#Chainlink 's native token, $LINK , is exhibiting signs of an imminent breakout as technical patterns and on-chain metrics point toward underlying strength and growing accumulation. The formation of a bullish pennant on the daily chart suggests the possibility of a sustained move beyond long-standing resistance levels, signaling a potential shift in market momentum.


Bullish Pennant Structure Forms Beneath Key Resistance


#LINK is currently trading near $15.24, pushing up against a descending trendline that has served as key resistance since late 2024. Historically, this trendline has capped multiple rally attempts. However, the current setup presents a notably different tone, with price action consolidating into a classic bullish pennant pattern.


The support zone between $10 and $11 has remained firm, reinforcing the view among traders that this range is a strong accumulation zone. As the pennant tightens, the convergence of support and resistance suggests an approaching inflection point. Market participants are closely monitoring for a breakout above the trendline, especially if accompanied by a surge in trading volume—a critical component for validating the move.


Prominent technical analyst Crypto Avi recently commented on this structure, noting the high probability of a breakout and projecting a potential doubling of LINK’s price if volume confirms the breakout. Historically, bullish pennants have preceded sharp upward moves, but volume remains the key catalyst. Without it, such breakouts often fail to sustain momentum.


Sentiment Divergence Underscores Hidden Strength


Despite registering a 4.35% intraday decline on June 11, with LINK closing at $14.59 after reaching a session high of $15.60, the broader technical structure remains intact. The dip was met with substantial trading activity—$548.2 million in volume—suggesting that selling pressure was absorbed efficiently. The modest decline, despite high volume, indicates strength beneath the surface.

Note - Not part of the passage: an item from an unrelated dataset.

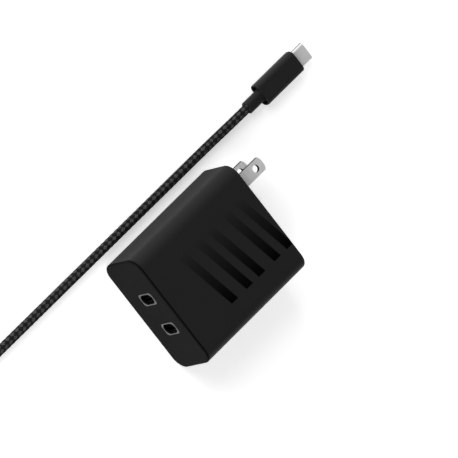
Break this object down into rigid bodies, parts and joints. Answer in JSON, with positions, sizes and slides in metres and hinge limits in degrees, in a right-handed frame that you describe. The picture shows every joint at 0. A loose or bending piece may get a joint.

Analyst Bebo highlighted a notable divergence: while LINK’s sentiment score dropped to –0.39, the price remained relatively stable. This bullish divergence often suggests that institutional or large-scale buyers are accumulating positions as retail traders exit—a dynamic that frequently precedes major upward price moves.

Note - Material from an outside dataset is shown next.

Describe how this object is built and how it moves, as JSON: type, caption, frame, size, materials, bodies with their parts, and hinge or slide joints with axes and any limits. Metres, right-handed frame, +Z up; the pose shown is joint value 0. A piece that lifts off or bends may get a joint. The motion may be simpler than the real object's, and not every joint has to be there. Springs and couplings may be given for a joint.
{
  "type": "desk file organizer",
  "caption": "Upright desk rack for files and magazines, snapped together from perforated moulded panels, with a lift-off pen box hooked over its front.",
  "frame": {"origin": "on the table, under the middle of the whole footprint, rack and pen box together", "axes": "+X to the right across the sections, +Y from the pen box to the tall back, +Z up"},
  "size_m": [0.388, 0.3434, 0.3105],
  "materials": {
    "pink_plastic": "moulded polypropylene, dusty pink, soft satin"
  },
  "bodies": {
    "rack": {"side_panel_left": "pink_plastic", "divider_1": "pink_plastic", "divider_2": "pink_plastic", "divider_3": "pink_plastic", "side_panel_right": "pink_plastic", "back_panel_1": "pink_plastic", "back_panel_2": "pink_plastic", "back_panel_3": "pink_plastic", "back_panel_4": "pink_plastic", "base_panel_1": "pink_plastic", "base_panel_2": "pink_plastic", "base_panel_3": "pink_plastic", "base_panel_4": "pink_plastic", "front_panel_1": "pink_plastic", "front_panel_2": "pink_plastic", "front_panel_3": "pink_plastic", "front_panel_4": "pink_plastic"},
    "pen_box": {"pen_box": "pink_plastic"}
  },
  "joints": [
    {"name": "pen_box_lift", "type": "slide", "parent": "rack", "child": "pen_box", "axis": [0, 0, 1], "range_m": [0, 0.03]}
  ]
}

Weekly Chart and Momentum Indicators Support Bullish Outlook


On the weekly chart, LINK continues to trade within a defined range between $10.10 and $15.00. The token posted a 6.12% gain last week, reflecting renewed buying interest. The next critical resistance level lies at $19.53, a price point that has historically halted upward momentum. A decisive move above this level would mark a significant technical breakout and potentially usher in a new bullish phase.


Momentum indicators are aligning with this optimistic outlook:



  • The MACD histogram has nearly flattened, indicating fading bearish momentum. A bullish crossover appears imminent.


  • The Chaikin Money Flow (CMF) currently reads –0.11, suggesting light selling activity. However, the indicator has stabilized and is approaching neutral territory. A move into positive territory would suggest growing accumulation and improving market confidence.




Conclusion


Chainlink (LINK) is approaching a potentially pivotal moment. With a bullish pennant pattern, sentiment divergence, and improving momentum indicators, the conditions are aligning for a possible breakout above long-standing resistance. While volume remains the critical component for confirmation, the technical and on-chain signals suggest that $LINK may be poised for a significant upward move—one that could shift market structure and sentiment in its favor.